Ainsi voici un instrument de progrès, qui peut contribuer à nous faire revenir davantage en arrière.
Cela ne dérange sûrement pas les marchands de smartphones ou de portables.
A qui la faute ?
Plus sûrement à l’Etat car c’est d’abord lui qui est responsable de l’enseignement et de l’alphabétisation et non les compagnies de communications (téléphone ou internet).
1) Nécessité pour un meilleur enseignement de la langue : créole, français ou anglais.
2) Interdire les réseaux sociaux sur les lieux d’enseignement.

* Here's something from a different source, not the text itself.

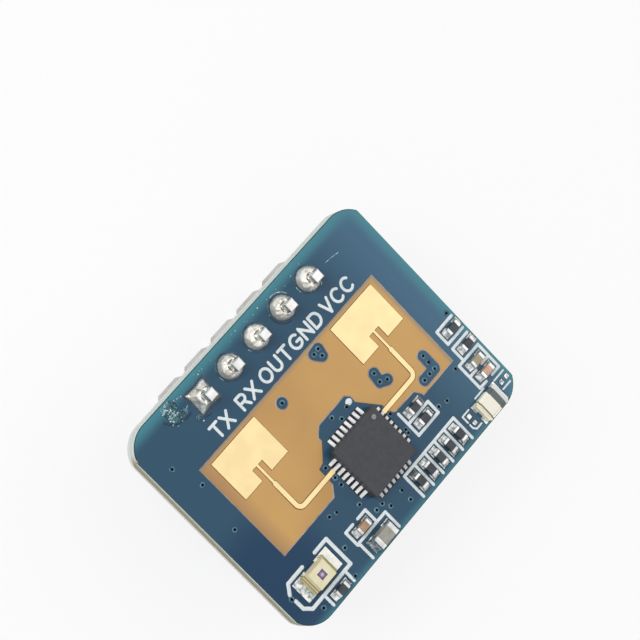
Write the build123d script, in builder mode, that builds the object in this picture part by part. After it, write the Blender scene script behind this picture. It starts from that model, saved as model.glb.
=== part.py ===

3) Obligation pour tous les parents de mettre leurs enfants à l’école, quitte à leur infliger une amende quelconque comme cela se voit aussi bien aux Etats-Unis qu’à … Cuba, malgré la différence idéologique entre ces deux pays.
Haïti est le seul pays du continent où la plus grande partie de la population est encore analphabète. Or le téléphone étant devenu la chose aujourd’hui la plus importante pour la population, encore plus avec les réseaux sociaux pour se défouler et comme marchand d’illusions, conséquence : l’alphabétisation va encore plus reculer.
Jusqu’à ce qu’on émigre aux Etats-Unis ou en Europe ou au Chili ou au Brésil pour constater que l’analphabétisme est la pire des conditions, parce que vous condamnant à ne jamais vraiment sortir de votre … aliénation. On le voit à bord de l’avion assurant le trajet Cap Haïtien – Fort Lauderdale (Floride).